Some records
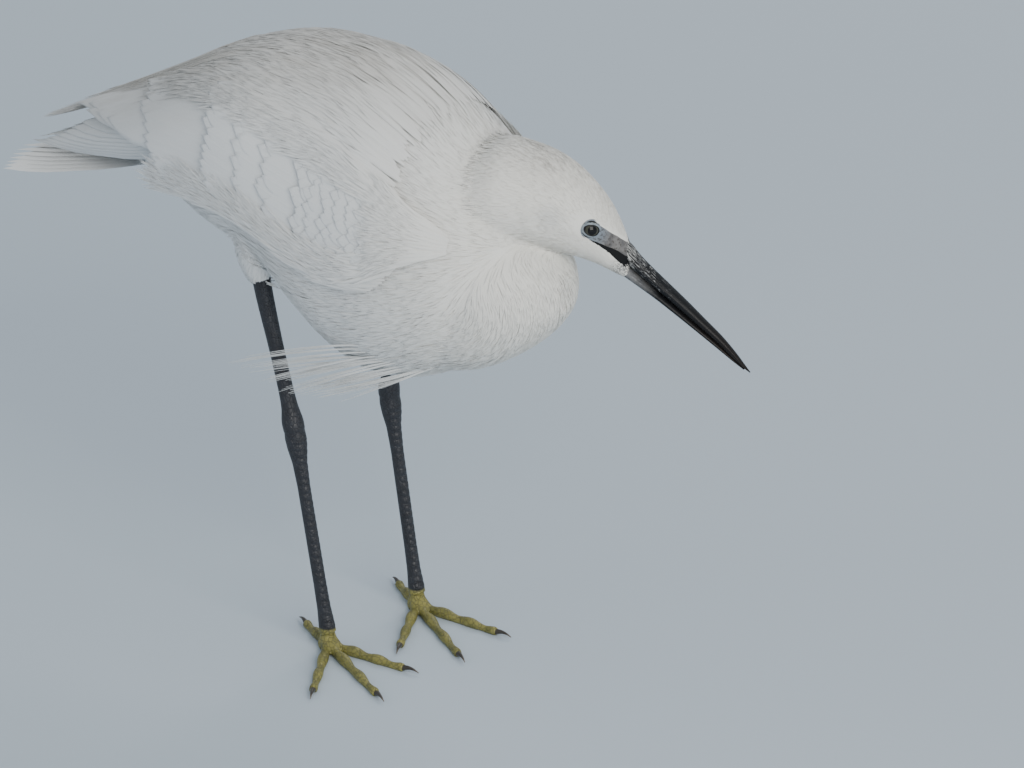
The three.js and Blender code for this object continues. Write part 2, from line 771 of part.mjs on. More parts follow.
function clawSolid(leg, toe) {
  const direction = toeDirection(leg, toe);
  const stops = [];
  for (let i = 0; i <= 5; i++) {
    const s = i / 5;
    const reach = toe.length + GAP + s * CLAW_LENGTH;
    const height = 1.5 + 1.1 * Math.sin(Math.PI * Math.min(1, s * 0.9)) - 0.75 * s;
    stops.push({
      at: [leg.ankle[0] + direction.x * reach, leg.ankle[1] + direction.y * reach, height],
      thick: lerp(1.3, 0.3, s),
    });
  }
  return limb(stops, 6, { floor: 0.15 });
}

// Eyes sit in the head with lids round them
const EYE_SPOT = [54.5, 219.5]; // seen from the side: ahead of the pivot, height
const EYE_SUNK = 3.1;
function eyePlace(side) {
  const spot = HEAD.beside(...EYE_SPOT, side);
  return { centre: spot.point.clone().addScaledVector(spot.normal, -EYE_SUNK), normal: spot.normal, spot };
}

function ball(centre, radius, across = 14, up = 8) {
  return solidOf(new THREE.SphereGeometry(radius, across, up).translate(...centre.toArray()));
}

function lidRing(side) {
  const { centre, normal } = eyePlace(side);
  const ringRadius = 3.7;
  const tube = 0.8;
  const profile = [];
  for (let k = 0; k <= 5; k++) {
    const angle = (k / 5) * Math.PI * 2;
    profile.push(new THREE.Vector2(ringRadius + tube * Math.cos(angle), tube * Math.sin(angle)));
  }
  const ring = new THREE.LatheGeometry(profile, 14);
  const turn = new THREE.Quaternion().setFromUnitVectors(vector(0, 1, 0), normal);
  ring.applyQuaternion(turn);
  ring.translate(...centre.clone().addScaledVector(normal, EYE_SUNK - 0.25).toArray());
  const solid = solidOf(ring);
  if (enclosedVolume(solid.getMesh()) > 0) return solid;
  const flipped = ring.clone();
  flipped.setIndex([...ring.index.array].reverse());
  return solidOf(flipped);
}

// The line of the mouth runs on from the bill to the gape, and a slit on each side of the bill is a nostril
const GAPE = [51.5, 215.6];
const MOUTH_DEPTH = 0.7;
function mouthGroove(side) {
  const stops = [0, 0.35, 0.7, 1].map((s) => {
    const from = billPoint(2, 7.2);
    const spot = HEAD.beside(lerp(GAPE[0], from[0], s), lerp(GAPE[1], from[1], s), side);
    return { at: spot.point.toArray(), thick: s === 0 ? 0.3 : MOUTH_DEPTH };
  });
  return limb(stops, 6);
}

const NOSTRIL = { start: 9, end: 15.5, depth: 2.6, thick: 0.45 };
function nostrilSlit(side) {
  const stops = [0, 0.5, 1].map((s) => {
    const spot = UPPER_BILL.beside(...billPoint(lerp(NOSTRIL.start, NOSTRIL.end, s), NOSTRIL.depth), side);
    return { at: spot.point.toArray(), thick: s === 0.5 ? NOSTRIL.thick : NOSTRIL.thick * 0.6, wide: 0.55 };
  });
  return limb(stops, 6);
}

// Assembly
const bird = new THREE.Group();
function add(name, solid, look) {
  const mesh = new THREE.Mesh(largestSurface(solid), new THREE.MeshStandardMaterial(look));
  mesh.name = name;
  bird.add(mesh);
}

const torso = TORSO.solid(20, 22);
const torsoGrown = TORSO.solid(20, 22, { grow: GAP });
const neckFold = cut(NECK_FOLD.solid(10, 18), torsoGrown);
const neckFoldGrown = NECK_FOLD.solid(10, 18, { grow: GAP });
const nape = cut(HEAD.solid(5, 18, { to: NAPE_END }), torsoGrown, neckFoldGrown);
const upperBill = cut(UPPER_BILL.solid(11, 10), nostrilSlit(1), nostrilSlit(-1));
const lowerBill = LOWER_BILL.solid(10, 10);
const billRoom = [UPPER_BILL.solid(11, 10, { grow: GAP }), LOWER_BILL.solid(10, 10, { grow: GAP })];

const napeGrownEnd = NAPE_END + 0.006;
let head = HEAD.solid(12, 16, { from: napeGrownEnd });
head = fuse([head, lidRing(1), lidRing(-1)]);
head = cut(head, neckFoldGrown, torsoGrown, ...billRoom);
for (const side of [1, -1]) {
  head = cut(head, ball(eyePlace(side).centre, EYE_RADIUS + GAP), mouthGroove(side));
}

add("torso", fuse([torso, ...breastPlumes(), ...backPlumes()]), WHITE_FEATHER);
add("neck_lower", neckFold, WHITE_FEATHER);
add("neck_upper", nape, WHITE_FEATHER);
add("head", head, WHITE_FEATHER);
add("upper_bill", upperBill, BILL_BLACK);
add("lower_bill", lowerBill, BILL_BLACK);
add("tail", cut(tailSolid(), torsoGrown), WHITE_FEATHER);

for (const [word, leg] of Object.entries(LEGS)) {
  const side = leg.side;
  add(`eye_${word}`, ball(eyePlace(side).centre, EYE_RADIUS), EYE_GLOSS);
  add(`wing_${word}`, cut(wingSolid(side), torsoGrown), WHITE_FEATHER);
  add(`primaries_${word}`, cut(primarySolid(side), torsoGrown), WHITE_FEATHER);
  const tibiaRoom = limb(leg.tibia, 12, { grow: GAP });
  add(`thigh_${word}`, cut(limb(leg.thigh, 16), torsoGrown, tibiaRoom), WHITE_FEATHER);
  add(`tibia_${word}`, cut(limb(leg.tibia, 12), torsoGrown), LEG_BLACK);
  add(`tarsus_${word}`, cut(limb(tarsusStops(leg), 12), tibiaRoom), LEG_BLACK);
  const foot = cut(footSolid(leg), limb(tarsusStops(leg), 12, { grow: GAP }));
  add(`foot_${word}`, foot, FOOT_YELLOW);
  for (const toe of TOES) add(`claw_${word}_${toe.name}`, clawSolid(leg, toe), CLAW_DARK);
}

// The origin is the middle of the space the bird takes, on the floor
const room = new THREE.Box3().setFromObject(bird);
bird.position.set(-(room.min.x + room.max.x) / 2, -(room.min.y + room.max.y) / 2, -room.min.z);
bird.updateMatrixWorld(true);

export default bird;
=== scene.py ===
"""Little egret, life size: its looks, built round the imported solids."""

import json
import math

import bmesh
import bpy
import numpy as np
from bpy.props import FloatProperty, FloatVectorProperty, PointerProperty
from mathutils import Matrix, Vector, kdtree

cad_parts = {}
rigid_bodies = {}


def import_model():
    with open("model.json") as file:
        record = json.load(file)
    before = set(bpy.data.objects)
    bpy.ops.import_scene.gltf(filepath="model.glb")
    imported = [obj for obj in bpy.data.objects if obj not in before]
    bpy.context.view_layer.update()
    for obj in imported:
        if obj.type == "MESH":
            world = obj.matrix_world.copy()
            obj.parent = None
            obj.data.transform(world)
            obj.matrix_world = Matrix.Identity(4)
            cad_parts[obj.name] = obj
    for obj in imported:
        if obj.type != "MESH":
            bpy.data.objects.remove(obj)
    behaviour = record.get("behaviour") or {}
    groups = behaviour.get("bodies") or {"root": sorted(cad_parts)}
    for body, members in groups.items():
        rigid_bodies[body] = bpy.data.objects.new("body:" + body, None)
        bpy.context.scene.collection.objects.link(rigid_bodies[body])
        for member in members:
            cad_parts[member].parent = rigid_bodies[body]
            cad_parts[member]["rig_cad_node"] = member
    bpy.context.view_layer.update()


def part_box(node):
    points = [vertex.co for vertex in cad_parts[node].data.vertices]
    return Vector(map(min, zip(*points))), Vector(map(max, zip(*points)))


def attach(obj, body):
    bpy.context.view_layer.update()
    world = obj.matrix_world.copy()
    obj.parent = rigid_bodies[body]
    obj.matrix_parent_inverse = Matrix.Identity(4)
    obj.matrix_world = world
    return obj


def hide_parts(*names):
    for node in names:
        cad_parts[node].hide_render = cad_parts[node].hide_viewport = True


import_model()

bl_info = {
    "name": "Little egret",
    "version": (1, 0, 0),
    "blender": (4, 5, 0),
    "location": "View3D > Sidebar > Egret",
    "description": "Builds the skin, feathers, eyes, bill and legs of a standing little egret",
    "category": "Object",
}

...

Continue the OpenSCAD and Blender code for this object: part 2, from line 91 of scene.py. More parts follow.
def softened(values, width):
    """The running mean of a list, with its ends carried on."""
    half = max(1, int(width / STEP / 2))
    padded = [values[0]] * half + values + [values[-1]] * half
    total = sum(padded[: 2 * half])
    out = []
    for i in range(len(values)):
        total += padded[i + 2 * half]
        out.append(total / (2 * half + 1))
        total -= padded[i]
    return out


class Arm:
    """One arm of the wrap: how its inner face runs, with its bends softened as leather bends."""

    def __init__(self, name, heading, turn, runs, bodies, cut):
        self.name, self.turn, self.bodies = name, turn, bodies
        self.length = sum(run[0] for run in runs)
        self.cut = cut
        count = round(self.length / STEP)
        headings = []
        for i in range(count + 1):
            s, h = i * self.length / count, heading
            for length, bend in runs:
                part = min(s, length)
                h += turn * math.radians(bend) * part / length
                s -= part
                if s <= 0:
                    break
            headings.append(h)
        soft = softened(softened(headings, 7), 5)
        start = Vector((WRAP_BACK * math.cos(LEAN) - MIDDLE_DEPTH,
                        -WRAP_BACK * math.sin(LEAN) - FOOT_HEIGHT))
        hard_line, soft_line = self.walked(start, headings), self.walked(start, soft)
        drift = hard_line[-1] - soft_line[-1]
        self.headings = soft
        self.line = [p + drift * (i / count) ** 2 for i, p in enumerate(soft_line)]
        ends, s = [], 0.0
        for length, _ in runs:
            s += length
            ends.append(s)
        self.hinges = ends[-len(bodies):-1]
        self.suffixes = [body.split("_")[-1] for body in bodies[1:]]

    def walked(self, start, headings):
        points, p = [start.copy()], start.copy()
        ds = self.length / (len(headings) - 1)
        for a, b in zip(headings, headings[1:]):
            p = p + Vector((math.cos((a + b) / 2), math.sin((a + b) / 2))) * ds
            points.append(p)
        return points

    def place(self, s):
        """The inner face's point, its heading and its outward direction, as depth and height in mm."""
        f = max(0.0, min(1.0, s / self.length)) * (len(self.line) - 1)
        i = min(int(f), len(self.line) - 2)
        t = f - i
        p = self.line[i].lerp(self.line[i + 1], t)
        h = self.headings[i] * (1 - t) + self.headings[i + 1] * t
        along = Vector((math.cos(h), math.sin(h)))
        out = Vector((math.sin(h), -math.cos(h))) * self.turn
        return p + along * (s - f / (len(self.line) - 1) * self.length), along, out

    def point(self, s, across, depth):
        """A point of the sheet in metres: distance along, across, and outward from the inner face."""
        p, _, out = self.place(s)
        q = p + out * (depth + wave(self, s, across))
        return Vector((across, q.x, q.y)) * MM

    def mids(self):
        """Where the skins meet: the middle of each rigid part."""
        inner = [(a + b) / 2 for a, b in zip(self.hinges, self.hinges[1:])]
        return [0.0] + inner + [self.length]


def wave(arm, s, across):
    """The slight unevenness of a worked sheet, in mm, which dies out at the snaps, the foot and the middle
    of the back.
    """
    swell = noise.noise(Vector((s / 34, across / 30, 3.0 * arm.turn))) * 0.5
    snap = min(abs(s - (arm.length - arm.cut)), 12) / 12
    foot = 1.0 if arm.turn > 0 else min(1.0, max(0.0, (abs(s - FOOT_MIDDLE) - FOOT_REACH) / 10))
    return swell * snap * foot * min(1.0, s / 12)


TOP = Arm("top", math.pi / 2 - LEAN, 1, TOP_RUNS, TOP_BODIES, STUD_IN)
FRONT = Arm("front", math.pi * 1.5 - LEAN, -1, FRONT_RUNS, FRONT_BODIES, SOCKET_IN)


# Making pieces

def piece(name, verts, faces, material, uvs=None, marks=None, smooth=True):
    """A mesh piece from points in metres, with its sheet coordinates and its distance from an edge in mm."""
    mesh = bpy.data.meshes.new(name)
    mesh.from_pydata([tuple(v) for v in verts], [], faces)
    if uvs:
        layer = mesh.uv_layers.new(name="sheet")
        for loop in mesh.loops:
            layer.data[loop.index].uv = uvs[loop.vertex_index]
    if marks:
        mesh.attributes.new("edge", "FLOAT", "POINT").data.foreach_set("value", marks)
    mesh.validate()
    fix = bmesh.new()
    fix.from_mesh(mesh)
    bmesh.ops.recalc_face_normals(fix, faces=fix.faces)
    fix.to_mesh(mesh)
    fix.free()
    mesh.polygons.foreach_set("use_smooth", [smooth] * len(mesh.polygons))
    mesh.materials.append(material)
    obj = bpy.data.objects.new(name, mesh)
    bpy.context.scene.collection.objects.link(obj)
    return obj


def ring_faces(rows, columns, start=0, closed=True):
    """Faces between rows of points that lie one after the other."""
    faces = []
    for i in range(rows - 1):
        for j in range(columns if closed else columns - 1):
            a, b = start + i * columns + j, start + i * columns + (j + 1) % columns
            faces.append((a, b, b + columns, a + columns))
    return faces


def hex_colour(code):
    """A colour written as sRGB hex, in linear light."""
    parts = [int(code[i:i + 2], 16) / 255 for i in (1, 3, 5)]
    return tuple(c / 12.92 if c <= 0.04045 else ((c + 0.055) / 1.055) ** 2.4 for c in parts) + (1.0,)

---

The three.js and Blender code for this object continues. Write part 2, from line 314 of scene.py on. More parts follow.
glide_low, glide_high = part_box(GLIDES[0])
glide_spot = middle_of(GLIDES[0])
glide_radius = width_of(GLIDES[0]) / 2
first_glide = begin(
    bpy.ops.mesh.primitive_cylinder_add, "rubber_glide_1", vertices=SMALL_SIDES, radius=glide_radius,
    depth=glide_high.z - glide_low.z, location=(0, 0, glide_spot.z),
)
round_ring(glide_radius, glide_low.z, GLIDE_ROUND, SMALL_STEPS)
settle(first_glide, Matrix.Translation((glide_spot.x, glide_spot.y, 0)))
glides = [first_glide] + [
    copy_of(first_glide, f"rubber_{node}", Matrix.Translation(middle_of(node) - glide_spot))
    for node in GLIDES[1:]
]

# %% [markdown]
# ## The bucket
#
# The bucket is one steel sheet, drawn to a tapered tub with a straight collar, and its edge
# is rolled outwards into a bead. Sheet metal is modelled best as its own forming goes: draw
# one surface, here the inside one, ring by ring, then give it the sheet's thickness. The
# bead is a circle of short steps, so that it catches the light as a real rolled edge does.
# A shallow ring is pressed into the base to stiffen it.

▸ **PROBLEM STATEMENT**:
Extract and output the part that opens with the line containing "obj.parent = None" and closes with the line containing "bpy.data.objects.remove(obj)", unchanged, ends included.

▸ **WRITTEN SOLUTION**:
            obj.parent = None
            obj.data.transform(world)
            obj.matrix_world = Matrix.Identity(4)
            cad_parts[obj.name] = obj
    for obj in imported:
        if obj.type != "MESH":
            bpy.data.objects.remove(obj)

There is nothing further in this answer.